The expression being now commonly used in the cultural media, it is difficult to ignore the existence of what is now a historiographic trend. It is not to be mistaken on the academic market, say its defenders, with the now abundant (though more so in English than in French) productions of macro history. The reason for this rapid interest is probably the fact that the most brilliant and prolific promoter of this new history, Sanjay Subrahmanyam  a specialist of 16th to 18th century Indian history, was research director at the Ecole des Hautes Etudes en Sciences Sociales in Paris for seven years, from 1994 to 2000. He then went on to pursue his research first in Great Britain, Oxford, then in the United States, at the University of California, Los-Angeles, which provided an audience and colleagues more open, the author writes, to the practice of a profession still tightly confined within a national or at best European intellectual framework. He was the inaugural speaker at the 2011 Rendez-vous de l’histoire conference in Blois, the theme of which was the East; in 2012 he received the Infosys foundation (one of the leading Indian multinational IT companies) award for his work as a historian, and now Sanjay Subrahmanyam returns to France where he has been elected to the Collège de France to occupy a new chair called “Global history of early modernity”. The Indian university world is buzzing with this nomination, which for some flatters national intellectual pride and for others, is a source of jealousy, since it is the first time that a researcher coming from and trained in a (so-called) emerging country gains access to the Collège to France. This nomination coincides with the publication in India of an anthology of texts by Sanjay Subrahmanyam, the first edition of which was immediately reviewed . When the news of the author’s ascension to this prestigious French institution of knowledge was released, the edition also sold out.
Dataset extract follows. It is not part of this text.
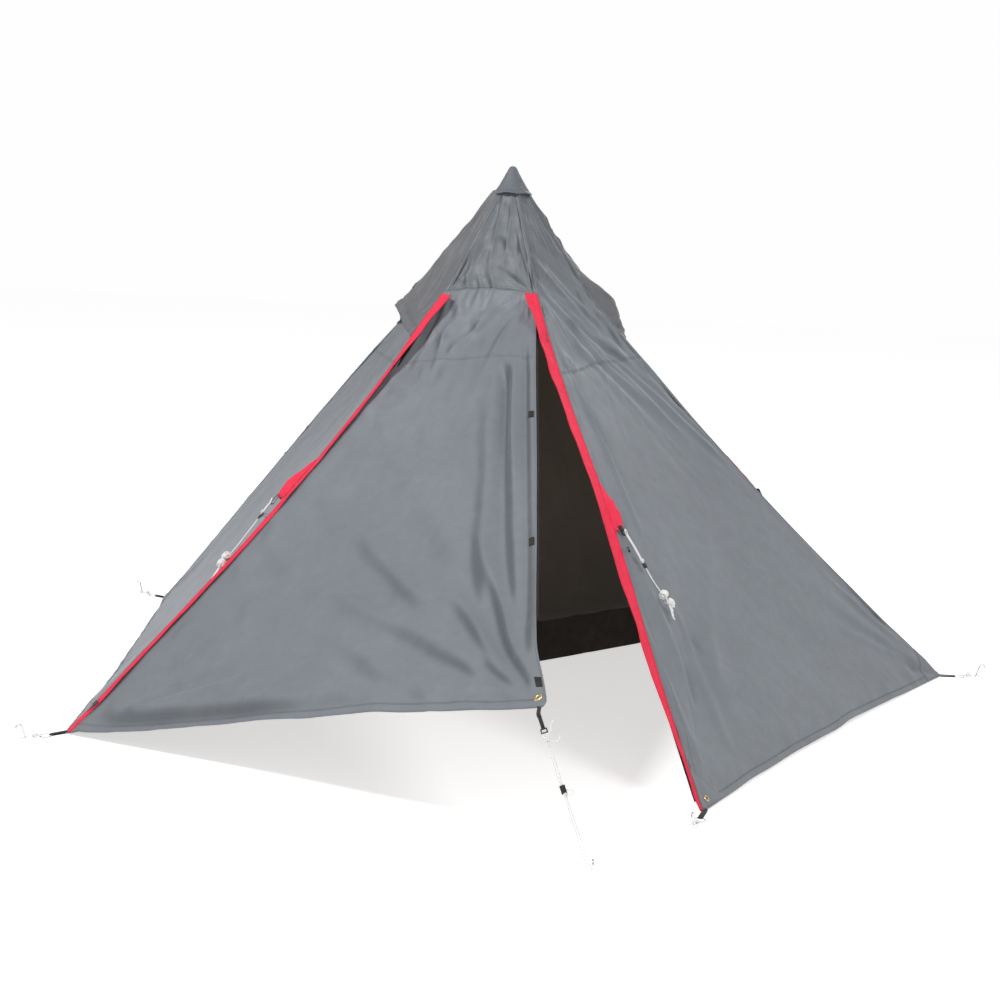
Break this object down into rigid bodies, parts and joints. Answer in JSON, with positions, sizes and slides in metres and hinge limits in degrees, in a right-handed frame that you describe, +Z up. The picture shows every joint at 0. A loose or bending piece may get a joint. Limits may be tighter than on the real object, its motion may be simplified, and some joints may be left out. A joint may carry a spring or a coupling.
{
  "type": "teepee tent",
  "caption": "Five-sided single-pole tepee tent with a guyed-out swinging door, hooded vents, half inner tent, pole, pegs and guylines.",
  "frame": {"origin": "centre of the pole foot on the ground", "axes": "+Z up, -Y towards the door, +X to the right as seen from the door"},
  "size_m": [3.4884, 3.7879, 1.9482],
  "materials": {
    "canopy_fabric": "coated ripstop weave, slight sheen",
    "red_fabric": "dense plain weave",
    "black_webbing": "ribbed webbing",
    "zip_tape": "woven zip tape with coil",
    "hook_tape": "hook-and-loop tape",
    "black_plastic": "moulded",
    "zip_metal": "black enamel",
    "inner_net": "open net",
    "inner_fabric": "coated plain weave",
    "white_cord": "braided cord",
    "brass": "pressed eyelet",
    "ring_metal": "welded ring",
    "peg_metal": "drawn rod",
    "pole_metal": "anodised tube",
    "foot_rubber": "moulded foot"
  },
  "bodies": {
    "shelter": {"wall_left_lower": "canopy_fabric", "wall_left_upper": "canopy_fabric", "wall_rear_left_lower": "canopy_fabric", "wall_rear_left_upper": "canopy_fabric", "wall_rear_right_lower": "canopy_fabric", "wall_rear_right_upper": "canopy_fabric", "wall_right_lower": "canopy_fabric", "wall_right_upper": "canopy_fabric", "front_gable": "canopy_fabric", "door_hinge_panel": "canopy_fabric", "top_cap": "canopy_fabric", "apex_pocket": "black_webbing", "ridge_tapes": "black_webbing", "hem_tapes": "canopy_fabric", "storm_flap_left": "red_fabric", "storm_flap_right": "red_fabric", "zip_tape_left": "zip_tape", "zip_tape_right": "zip_tape", "vent_hood_left": "canopy_fabric", "vent_hood_right": "canopy_fabric", "vent_mesh": "inner_net", "vent_prop_mounts": "black_plastic", "corner_patches": "canopy_fabric", "corner_grommets": "brass", "corner_loops": "black_webbing", "corner_rings": "ring_metal", "corner_cords": "white_cord", "ground_pegs": "peg_metal", "guy_patches": "red_fabric", "guy_loops": "black_webbing", "door_toggles": "black_plastic", "flap_fastener_tabs": "hook_tape", "pole_section_bottom": "pole_metal", "pole_sections_middle": "pole_metal", "pole_section_top": "pole_metal", "pole_ferrules": "pole_metal", "pole_foot": "foot_rubber", "pole_tip": "black_plastic", "pole_shock_cord": "black_webbing", "inner_floor": "inner_fabric", "inner_sill": "inner_fabric", "inner_mesh_walls": "inner_net", "inner_front_sill": "inner_fabric", "inner_front_mesh": "inner_net"},
    "door": {"door_panel_lower": "canopy_fabric", "door_panel_upper": "canopy_fabric", "door_zip_tape": "zip_tape", "door_fastener_tabs": "hook_tape", "door_corner_loop": "black_webbing", "door_grommet": "brass"},
    "door_line": {"door_guyline": "white_cord"},
    "line_runner": {"guyline_runner": "black_plastic"},
    "left_zip_slider": {"zip_slider_left": "zip_metal"},
    "right_zip_slider": {"zip_slider_right": "zip_metal"},
    "left_vent_stick": {"vent_prop_left": "black_plastic"},
    "right_vent_stick": {"vent_prop_right": "black_plastic"},
    "left_ridge_line": {"ridge_guyline_left": "white_cord"},
    "right_ridge_line": {"ridge_guyline_right": "white_cord"},
    "inner_door_leaf": {"inner_door": "inner_net"}
  },
  "joints": [
    {"name": "door_swing", "type": "hinge", "parent": "shelter", "child": "door", "pos_m": [0.16223, -0.22329, 1.363], "axis": [-0.4623, -0.3022, -0.8337], "range_deg": [-25.78, 30]},
    {"name": "door_line_swing", "type": "hinge", "parent": "door", "child": "door_line", "pos_m": [0.63349, -1.8517, 0.35104], "axis": [-0.8668, -0.381, -0.3217], "range_deg": [-12, 72]},
    {"name": "line_runner_slide", "type": "slide", "parent": "door_line", "child": "line_runner", "axis": [0.3931, -0.1253, -0.9109], "range_m": [-0.125, 0.14]},
    {"name": "left_zip_slide", "type": "slide", "parent": "shelter", "child": "left_zip_slider", "axis": [0.421, 0.5795, 0.6978], "range_m": [0, 1.68]},
    {"name": "right_zip_slide", "type": "slide", "parent": "shelter", "child": "right_zip_slider", "axis": [0.421, -0.5795, -0.6978], "range_m": [0, 1.62]},
    {"name": "left_vent_stick_fold", "type": "hinge", "parent": "shelter", "child": "left_vent_stick", "pos_m": [-0.26724, -0.08683, 1.30447], "axis": [0.309, -0.9511, 0], "range_deg": [0, 80]},
    {"name": "right_vent_stick_fold", "type": "hinge", "parent": "shelter", "child": "right_vent_stick", "pos_m": [0.16516, 0.22732, 1.30447], "axis": [-0.809, 0.5878, 0], "range_deg": [0, 80]},
    {"name": "left_ridge_line_swing", "type": "hinge", "parent": "shelter", "child": "left_ridge_line", "pos_m": [-0.59893, -0.7928, 0.65951], "axis": [-0.7317, -0.2377, 0.6388], "range_deg": [-40, 30]},
    {"name": "right_ridge_line_swing", "type": "hinge", "parent": "shelter", "child": "right_ridge_line", "pos_m": [0.59893, -0.7928, 0.65951], "axis": [0.7317, -0.2377, 0.6388], "range_deg": [-25, 55]},
    {"name": "inner_door_swing", "type": "hinge", "parent": "shelter", "child": "inner_door_leaf", "pos_m": [-0.10366, -0.23342, 0.5], "axis": [0, 0, 1], "range_deg": [0, 90]}
  ]
}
His book’s success is due maybe to the fact that he reaches out to an audience that goes far beyond the specialists of a specific cultural area and a single discipline, ie the professional historians concerned with South Asia. The work is in fact a collection of nineteen articles published in magazines, weeklies or even dailies, in India (Outlook, India Today, Telegraph, Economic Times), Great Britain (Times Literary Supplement, London Review of Books, The Guardian) and in France (L’Homme, L’Histoire), completed by an interview given to the Portuguese review Cultura. Revista de História e Teoria das Ideias. These relatively recent publications were published between 2001 and 2010, apart from one article dating back to 1995 and taken from a collective work dedicated to the history of The Delhi School of Economics where Sanjay Subrahmanyam studied when at Delhi University.
Connections between history and literature
The articles gathered in this book are of different styles and deal with diverse themes. Reviews make up a first group, hardly surprisingly concentrating essentially on works of a historical nature. Topics are as varied as the comparative macro history of the development of the West and the East (a genre that has been very much in vogue over the last fifteen years), the idea of empire, Vasco da Gama, to whom Sanjay Subrahmanyam dedicated a biography (translated much later into French), or the history of the Thugs, the community that worshipped Goddess Kali and strangled their victims with a scarf before robbing them, and whose practices haunt the imagination far beyond Colonial India as revealed by the fictional hero Indiana Jones. He also discusses the historiography of Subaltern Studies, or even the theory of great providential men, as illustrated by the example of Winston Churchill, who served in the British army in India at the end of the 19th century.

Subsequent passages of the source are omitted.